— Task details —
Write out each line of the material again, word for word.

(Some records)
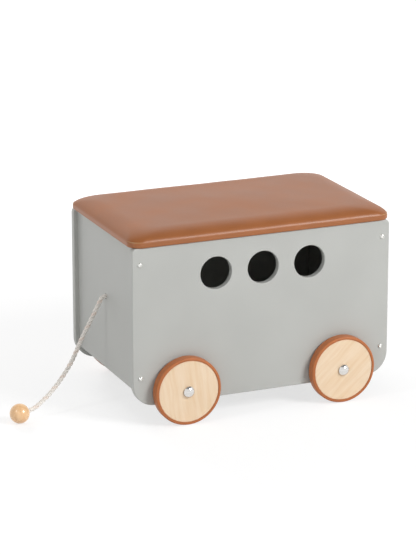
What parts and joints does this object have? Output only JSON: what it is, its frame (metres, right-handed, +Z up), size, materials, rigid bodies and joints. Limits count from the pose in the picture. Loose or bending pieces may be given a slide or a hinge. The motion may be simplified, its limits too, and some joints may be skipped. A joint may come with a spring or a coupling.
{
  "type": "wheeled toy box",
  "caption": "Painted wooden toy box on free-turning rubber-tyred wheels, with round windows, a padded lift-off lid and a pull cord ending in a wooden ball.",
  "frame": {"origin": "on the floor under the middle of the box, level with the lowest points of the four tyres", "axes": "+X along the length towards the end panel without the cord, +Y from the front panel to the back panel, +Z up"},
  "size_m": [0.8351, 0.4346, 0.4263],
  "materials": {
    "grey_paint": "satin grey paint on board",
    "zinc_steel": "bright zinc",
    "steel_rod": "drawn rod",
    "beech": "plain",
    "birch": "clear satin lacquer",
    "brown_rubber": "smooth, soft sheen",
    "nylon": "natural",
    "chrome_cap": "bright",
    "lid_mdf": "raw board",
    "foam": "open-cell foam",
    "tan_leatherette": "smooth, fine grain, soft sheen",
    "dust_cloth": "non-woven",
    "pine": "planed",
    "cotton_cord": "twisted cotton",
    "ball_wood": "clear gloss lacquer"
  },
  "bodies": {
    "box": {"front_panel": "grey_paint", "back_panel": "grey_paint", "left_end_panel": "grey_paint", "right_end_panel": "grey_paint", "bottom_panel": "grey_paint", "front_bolts": "zinc_steel", "back_bolts": "zinc_steel", "barrel_nuts": "zinc_steel", "corner_dowels": "beech", "left_axle": "steel_rod", "right_axle": "steel_rod", "front_left_bush": "nylon", "front_left_washer": "zinc_steel", "front_left_hub_cap": "chrome_cap", "back_left_bush": "nylon", "back_left_washer": "zinc_steel", "back_left_hub_cap": "chrome_cap", "front_right_bush": "nylon", "front_right_washer": "zinc_steel", "front_right_hub_cap": "chrome_cap", "back_right_bush": "nylon", "back_right_washer": "zinc_steel", "back_right_hub_cap": "chrome_cap", "cord_knot": "cotton_cord", "pull_cord": "cotton_cord", "pull_ball": "ball_wood"},
    "front_left_wheel": {"front_left_disc": "birch", "front_left_tyre": "brown_rubber"},
    "back_left_wheel": {"back_left_disc": "birch", "back_left_tyre": "brown_rubber"},
    "front_right_wheel": {"front_right_disc": "birch", "front_right_tyre": "brown_rubber"},
    "back_right_wheel": {"back_right_disc": "birch", "back_right_tyre": "brown_rubber"},
    "lid": {"lid_board": "lid_mdf", "lid_foam": "foam", "lid_cover": "tan_leatherette", "lid_dust_cover": "dust_cloth", "front_batten": "pine", "back_batten": "pine", "left_batten": "pine", "right_batten": "pine", "batten_screws": "zinc_steel", "cover_staples": "zinc_steel"}
  },
  "joints": [
    {"name": "front_left_wheel_spin", "type": "hinge", "parent": "box", "child": "front_left_wheel", "pos_m": [-0.1825, -0.199, 0.075], "axis": [0, 1, 0], "continuous": true},
    {"name": "back_left_wheel_spin", "type": "hinge", "parent": "box", "child": "back_left_wheel", "pos_m": [-0.1825, 0.199, 0.075], "axis": [0, 1, 0], "continuous": true},
    {"name": "front_right_wheel_spin", "type": "hinge", "parent": "box", "child": "front_right_wheel", "pos_m": [0.1825, -0.199, 0.075], "axis": [0, 1, 0], "continuous": true},
    {"name": "back_right_wheel_spin", "type": "hinge", "parent": "box", "child": "back_right_wheel", "pos_m": [0.1825, 0.199, 0.075], "axis": [0, 1, 0], "continuous": true},
    {"name": "lid_lift", "type": "slide", "parent": "box", "child": "lid", "axis": [0, 0, 1], "range_m": [0, 0.35]}
  ]
}
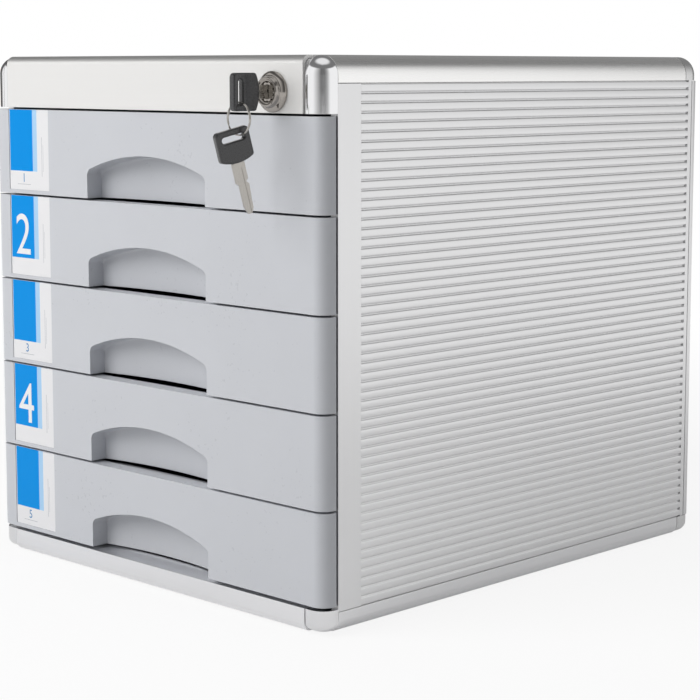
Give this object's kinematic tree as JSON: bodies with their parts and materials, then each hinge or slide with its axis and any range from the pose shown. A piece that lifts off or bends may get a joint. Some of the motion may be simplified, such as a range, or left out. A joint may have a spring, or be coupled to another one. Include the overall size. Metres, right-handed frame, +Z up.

— Full answer —
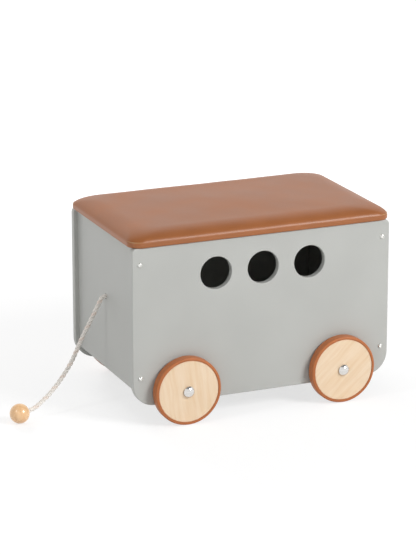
What parts and joints does this object have? Output only JSON: what it is, its frame (metres, right-handed, +Z up), size, materials, rigid bodies and joints. Limits count from the pose in the picture. Loose or bending pieces may be given a slide or a hinge. The motion may be simplified, its limits too, and some joints may be skipped. A joint may come with a spring or a coupling.
{
  "type": "wheeled toy box",
  "caption": "Painted wooden toy box on free-turning rubber-tyred wheels, with round windows, a padded lift-off lid and a pull cord ending in a wooden ball.",
  "frame": {"origin": "on the floor under the middle of the box, level with the lowest points of the four tyres", "axes": "+X along the length towards the end panel without the cord, +Y from the front panel to the back panel, +Z up"},
  "size_m": [0.8351, 0.4346, 0.4263],
  "materials": {
    "grey_paint": "satin grey paint on board",
    "zinc_steel": "bright zinc",
    "steel_rod": "drawn rod",
    "beech": "plain",
    "birch": "clear satin lacquer",
    "brown_rubber": "smooth, soft sheen",
    "nylon": "natural",
    "chrome_cap": "bright",
    "lid_mdf": "raw board",
    "foam": "open-cell foam",
    "tan_leatherette": "smooth, fine grain, soft sheen",
    "dust_cloth": "non-woven",
    "pine": "planed",
    "cotton_cord": "twisted cotton",
    "ball_wood": "clear gloss lacquer"
  },
  "bodies": {
    "box": {"front_panel": "grey_paint", "back_panel": "grey_paint", "left_end_panel": "grey_paint", "right_end_panel": "grey_paint", "bottom_panel": "grey_paint", "front_bolts": "zinc_steel", "back_bolts": "zinc_steel", "barrel_nuts": "zinc_steel", "corner_dowels": "beech", "left_axle": "steel_rod", "right_axle": "steel_rod", "front_left_bush": "nylon", "front_left_washer": "zinc_steel", "front_left_hub_cap": "chrome_cap", "back_left_bush": "nylon", "back_left_washer": "zinc_steel", "back_left_hub_cap": "chrome_cap", "front_right_bush": "nylon", "front_right_washer": "zinc_steel", "front_right_hub_cap": "chrome_cap", "back_right_bush": "nylon", "back_right_washer": "zinc_steel", "back_right_hub_cap": "chrome_cap", "cord_knot": "cotton_cord", "pull_cord": "cotton_cord", "pull_ball": "ball_wood"},
    "front_left_wheel": {"front_left_disc": "birch", "front_left_tyre": "brown_rubber"},
    "back_left_wheel": {"back_left_disc": "birch", "back_left_tyre": "brown_rubber"},
    "front_right_wheel": {"front_right_disc": "birch", "front_right_tyre": "brown_rubber"},
    "back_right_wheel": {"back_right_disc": "birch", "back_right_tyre": "brown_rubber"},
    "lid": {"lid_board": "lid_mdf", "lid_foam": "foam", "lid_cover": "tan_leatherette", "lid_dust_cover": "dust_cloth", "front_batten": "pine", "back_batten": "pine", "left_batten": "pine", "right_batten": "pine", "batten_screws": "zinc_steel", "cover_staples": "zinc_steel"}
  },
  "joints": [
    {"name": "front_left_wheel_spin", "type": "hinge", "parent": "box", "child": "front_left_wheel", "pos_m": [-0.1825, -0.199, 0.075], "axis": [0, 1, 0], "continuous": true},
    {"name": "back_left_wheel_spin", "type": "hinge", "parent": "box", "child": "back_left_wheel", "pos_m": [-0.1825, 0.199, 0.075], "axis": [0, 1, 0], "continuous": true},
    {"name": "front_right_wheel_spin", "type": "hinge", "parent": "box", "child": "front_right_wheel", "pos_m": [0.1825, -0.199, 0.075], "axis": [0, 1, 0], "continuous": true},
    {"name": "back_right_wheel_spin", "type": "hinge", "parent": "box", "child": "back_right_wheel", "pos_m": [0.1825, 0.199, 0.075], "axis": [0, 1, 0], "continuous": true},
    {"name": "lid_lift", "type": "slide", "parent": "box", "child": "lid", "axis": [0, 0, 1], "range_m": [0, 0.35]}
  ]
}
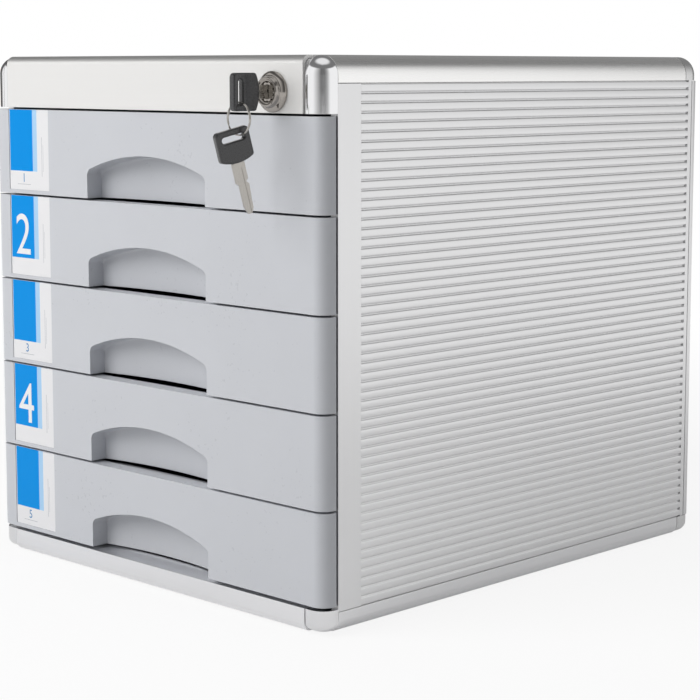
Give this object's kinematic tree as JSON: bodies with their parts and materials, then each hinge or slide with its axis and any range from the pose shown. A piece that lifts off or bends may get a joint. Some of the motion may be simplified, such as a range, or left out. A joint may have a spring, or be coupled to another one. Include the overall size. Metres, right-handed frame, +Z up.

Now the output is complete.